= Murder of Robert Schwartz =

2001 murder in Leesburg, Virginia

The murder of Robert Schwartz occurred on December 8, 2001, in Leesburg, Virginia. The crime was orchestrated by his 20-year-old daughter, Clara Jane Schwartz, as part of a fantasy role-playing game. The killing itself was perpetrated by her 18-year-old friend Kyle Hulbert, who had a history of mental illness; 21-year-old Michael Pfohl and 19-year-old Katherine Inglis were accessories to the crime. The case made national headlines due to Schwartz's prominence in the scientific community and for claims that his murder was related to role-playing games and the occult.

==Background==
Robert Schwartz was a nationally renowned scientist in the field of biometrics and DNA research. In 1978, he was co-author with Margaret Dayhoff of a key paper in Science providing the first experimental evidence of Lynn Margulis' theory of the symbiogenetic origin of cellular mitochondria and chloroplasts. In 1992, Schwartz was a founding member of the Virginia Biotechnology Association. He was the father of three children: Catherine Michele, Jesse, and Clara Jane.

==Murder==
On December 8, 2001, Michael Pfohl, accompanied by his girlfriend Katherine Inglis, drove Kyle Hulbert to Schwartz's Leesburg, Virginia, farmhouse. Schwartz let Hulbert inside, and Hulbert then stabbed him to death with a two-foot sword. Schwartz's body was discovered two days later.

===Investigation===
Police identified Pfohl as the owner of a car that called a tow truck for assistance near the house around the time of the murder and brought him and his girlfriend Inglis in for an interrogation.
On December 11, 2001, Inglis made statements to the police implicating Schwartz's daughter Clara in his murder, claiming that Clara discussed the murder with the three of them beforehand. Inglis stated that the motive for the murder was that Schwartz had hit Clara and she believed that he tried to poison her.

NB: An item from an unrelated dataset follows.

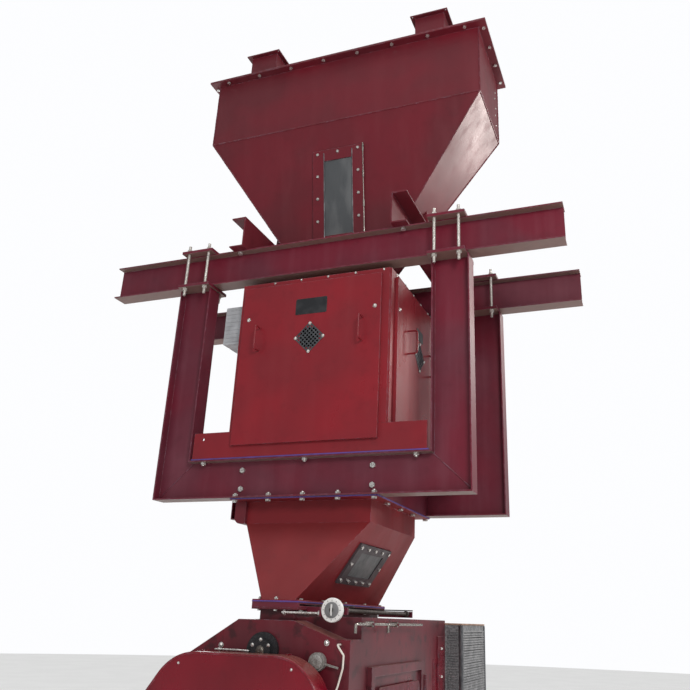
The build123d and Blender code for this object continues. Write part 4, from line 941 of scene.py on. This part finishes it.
def motorDetail():
    # finned barrel: the radius rises and falls around the axis, and a plain band closes each end
    radius = motor["radius"]
    start = motorLow.y + motor["frontBand"]
    end = motorHigh.y - motor["rearBand"]
    count = motor["fins"] * 8
    t = np.linspace(0, 2 * math.pi, count, endpoint=False)
    wave = np.clip(np.cos(t * motor["fins"]) * 3, -1, 1)
    finned = radius + 0.001 + motor["finHeight"] / 2 * (1 + wave)
    rings = []
    for y, shape in ((start, None), (start, finned), (end, finned), (end, None)):
        reach = np.full(count, radius - 0.004) if shape is None else shape
        rings.append(np.stack([motor["x"] + reach * np.cos(t), np.full(count, y),
                               motor["z"] + reach * np.sin(t)], axis=1))
    rings.append(rings[0])
    makePiece("motor_fins", [np.stack(rings)], motorGrey, smoothDegrees=50)
    cowl = turned((motor["x"], motorHigh.y - motor["cowl"], motor["z"]), (0, 1, 0),
                  [(radius - 0.004, 0), (radius + 0.008, 0), (radius + 0.008, 0.100),
                   (radius - 0.004, 0.112),
                   (0.150, 0.114), (0.148, 0.110), (radius - 0.010, 0.106), (radius - 0.004, 0)], 48)
    # fan grille: round wires and four spokes
    guardY = motorHigh.y + motor["guardOff"]
    loop = np.linspace(0, 2 * math.pi, 48, endpoint=False)
    wire = circle(motor["wire"], 6)
    guardRings = []
    for reach in np.linspace(0.03, 0.14, 7):
        path = np.stack([motor["x"] + reach * np.cos(loop), np.full(48, guardY),
                         motor["z"] + reach * np.sin(loop)], axis=1)
        guardRings.append(carried(path, wire, closed=True))
    hub = np.array((motor["x"], guardY, motor["z"]))
    for k in range(4):
        t = math.radians(45 + 90 * k)
        spoke = np.array((math.cos(t), 0, math.sin(t)))
        guardRings.append(carried(np.linspace(hub + spoke * 0.02, hub + spoke * 0.155, 3), wire))
    makePiece("motor_fan_cowl", [cowl, *guardRings], motorGrey)


motorDetail()
print("motor detail made")


def studio():
    # a pale round floor just under the feet
    t = np.linspace(0, 2 * math.pi, 96, endpoint=False)
    ring = np.stack([np.cos(t), np.sin(t), 0 * t], axis=1)
    mesh = bpy.data.meshes.new("studio_floor")
    rings = np.stack([ring * r for r in (0.001, 4, 12, 30)]).reshape(-1, 3)
    mesh.from_pydata(rings.tolist(), [], ringFaces(4, 96).tolist())
    floor = bpy.data.objects.new("studio_floor", mesh)
    floor.location.z = -0.0015
    bpy.context.scene.collection.objects.link(floor)
    material, tree, shader, place = newMaterial("pale_studio_floor")
    tone = noise(tree, place, 900, 2)
    tree.links.new(blendColour(tree, tone, hexColour("#F2F2F1"), hexColour("#EFEFEE")),
                   shader.inputs["Base Color"])
    shader.inputs["Roughness"].default_value = 0.85
    mesh.materials.append(material)


def areaLight(name, place, target, size, power, colour):
    data = bpy.data.lights.new(name, "AREA")
    data.shape = "DISK"
    data.size = size
    data.energy = power
    data.color = colour
    light = bpy.data.objects.new(name, data)
    bpy.context.scene.collection.objects.link(light)
    light.location = place
    direction = Vector(place) - Vector(target)
    light.rotation_euler = direction.to_track_quat("Z", "Y").to_euler()


studio()
areaLight("front_right_softbox", (3.4, -4.6, 4.4), (0, 0, 3.0), 1.8, 150, (1.0, 0.97, 0.94))
areaLight("rear_right_window", (4.6, 4.6, 5.2), (0.5, 0.1, 4.1), 1.7, 215, (1.0, 0.95, 0.90))
areaLight("rear_left_window", (-4.0, 4.5, 4.5), (0, 0, 3.0), 2.6, 160, (0.97, 0.98, 1.0))
overhead = bpy.data.lights.new("overhead_diffuser", "SUN")
overhead.energy = 1.5
overhead.angle = math.radians(70)
overheadLight = bpy.data.objects.new("overhead_diffuser", overhead)
bpy.context.scene.collection.objects.link(overheadLight)
world = bpy.data.worlds.new("soft_room")
world.use_nodes = True
room = world.node_tree
# the room behind shows white, and lights the machine less than that
seen = addNode(room, "ShaderNodeLightPath").outputs["Is Camera Ray"]
strength = addNode(room, "ShaderNodeMapRange", None, {"Value": seen, "To Min": 0.36, "To Max": 1.0})
room.nodes["Background"].inputs[0].default_value = (0.98, 0.985, 1.0, 1)
room.links.new(strength.outputs[0], room.nodes["Background"].inputs[1])
bpy.context.scene.world = world
bpy.context.scene.view_settings.view_transform = "Standard"

view = {"lens": 38.58, "shiftX": -0.0531, "shiftY": -0.0187, "place": (1.6426, -3.7144, 1.5918),
        "turnDegrees": (111.279, -1.662, 19.819)}
cameraData = bpy.data.cameras.new("low_right_camera")
cameraData.lens = view["lens"]
cameraData.sensor_width = 36
cameraData.shift_x = view["shiftX"]
cameraData.shift_y = view["shiftY"]
cameraData.clip_end = 100
camera = bpy.data.objects.new("low_right_camera", cameraData)
camera.location = view["place"]
camera.rotation_euler = [math.radians(a) for a in view["turnDegrees"]]
bpy.context.scene.collection.objects.link(camera)
bpy.context.scene.camera = camera
print("studio and camera ready")

bpy.context.view_layer.update()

Clara, who was a sophomore at James Madison University at the time of the murder, was charged on February 2, 2002. She was formally indicted for the murder, as well as conspiracy to commit murder and solicitation of murder charges, on March 31, 2002. Inglis, Pfohl, and Hulbert had all been indicted previously for Schwartz's murder.

===Trial===
Clara was the first of the four co-defendants to go on trial in October 2002. The prosecutors portrayed her as a manipulative young woman who used her role-playing game, Underworld, to convince her friends to kill her father. Prosecutor Jennifer Wexton argued that "Clara Schwartz wanted her father dead; she had hated her father for a long time", and that after failing to enlist a friend named Patrick to kill her father, Clara became desperate.

The defense argued that the man who had committed the murder, Kyle Hulbert, had taken Clara's directives to kill her father out of the context of their role-playing game. Clara's attorney persisted that Clara "never intended for any person to kill her father." However, Patrick, testifying for the prosecution, stated that Clara spoke increasingly about killing Schwartz and had researched herbal poisons in order to make his death appear natural. Patrick also testified that Clara spoke of how much money she stood to inherit if Schwartz died, and her concerns that he would cut her out of his will. He stated that Clara became increasingly frustrated because he was not carrying out her wishes, and later found a willing participant in Hulbert.

===Aftermath===
On October 15, 2002, the jury convicted Clara of first-degree murder. On February 10, 2003, she was sentenced to serve 48 years in prison. She is currently incarcerated in the Fluvanna Correctional Center for Women near Troy, Virginia, and has a tentative release date of November 2, 2043. Clara has made many unsuccessful attempts to appeal her conviction, the most recent being affirmed by the United States Court of Appeals for the Fourth Circuit on March 9, 2010.

For their roles in the murder, Hulbert was sentenced to life imprisonment without the possibility of parole, serving his sentence at River North Correctional Center; Pfohl was sentenced to eighteen years. Inglis served a one-year sentence for conspiracy to commit murder.

==In the media==
- The case was featured on a 2012 episode of the Oxygen Network program Snapped; an episode of the Investigation Discovery program Fatal Encounters; an episode of the Investigation Discovery program The Perfect Murder; the 2013 episode "Souls of Stone" of the Investigation Discovery series Deadly Women; and an episode of Occult Crimes.
- The true crime book I'd Kill For You by M. William Phelps, published in 2015, covers this case in-depth.